Sometimes, I think we may complain that we can’t hear God clearly when we may not have put ourselves in the proper position to hear Him. Elijah was secluded in a cave, and so, he heard the Lord as He whispered. In order to hear the Lord, we must listen. And, in order to listen, we must know Him. We must relentlessly pursue Him and to be in relationship with Him. It’s hard for me to listen to, know, understand, and love my wife if I never see her or speak to her. How much harder is it then to try and know God?
When I practice identifying birds by sound, I practice in a quiet place without many distractions. I usually select one or two bird calls I don’t know very well and listen to them over and over again through an app on my phone. Sometimes, I use my phone when I’m birding to confirm what I’ve heard. After continual practice, I am able to pick out the specific call amongst a bustle of avian and human noise.
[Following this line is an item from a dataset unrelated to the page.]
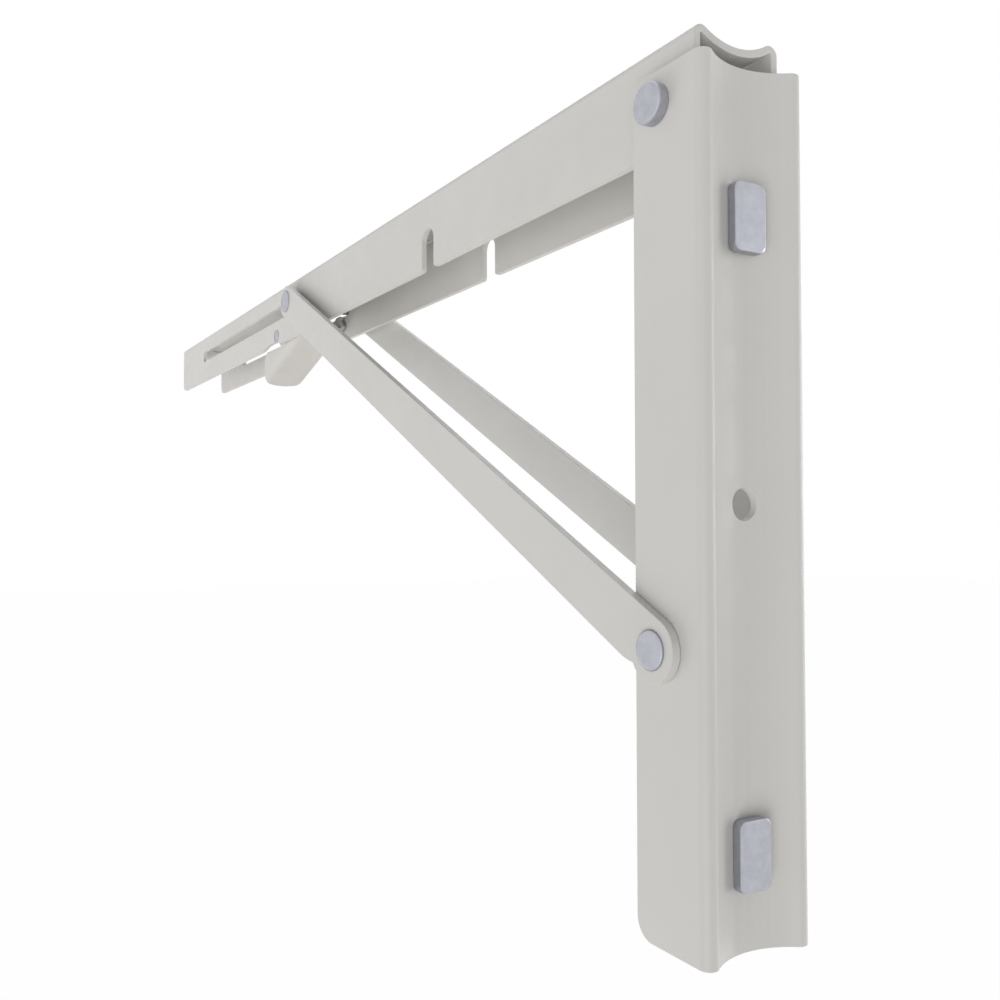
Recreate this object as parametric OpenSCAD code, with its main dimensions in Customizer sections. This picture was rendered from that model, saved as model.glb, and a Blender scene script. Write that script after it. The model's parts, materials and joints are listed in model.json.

You’ll never be able to distinguish God’s voice in the cacophony of life if you don’t first learn to recognize in the still and the quiet. After that, if you listen, you will be able to hear Him guiding you amongst the multitude other distractions.
“To know wisdom and instruction,
to understand words of insight,
to receive instruction in wise dealing,
in righteousness, justice, and equity;
to give prudence to the simple,
knowledge and discretion to the youth—
Let the wise hear and increase in learning,
and the one who understands obtain guidance,
to understand a proverb and a saying,
the words of the wise and their riddles.
The fear of the Lord is the beginning of knowledge;
fools despise wisdom and instruction.”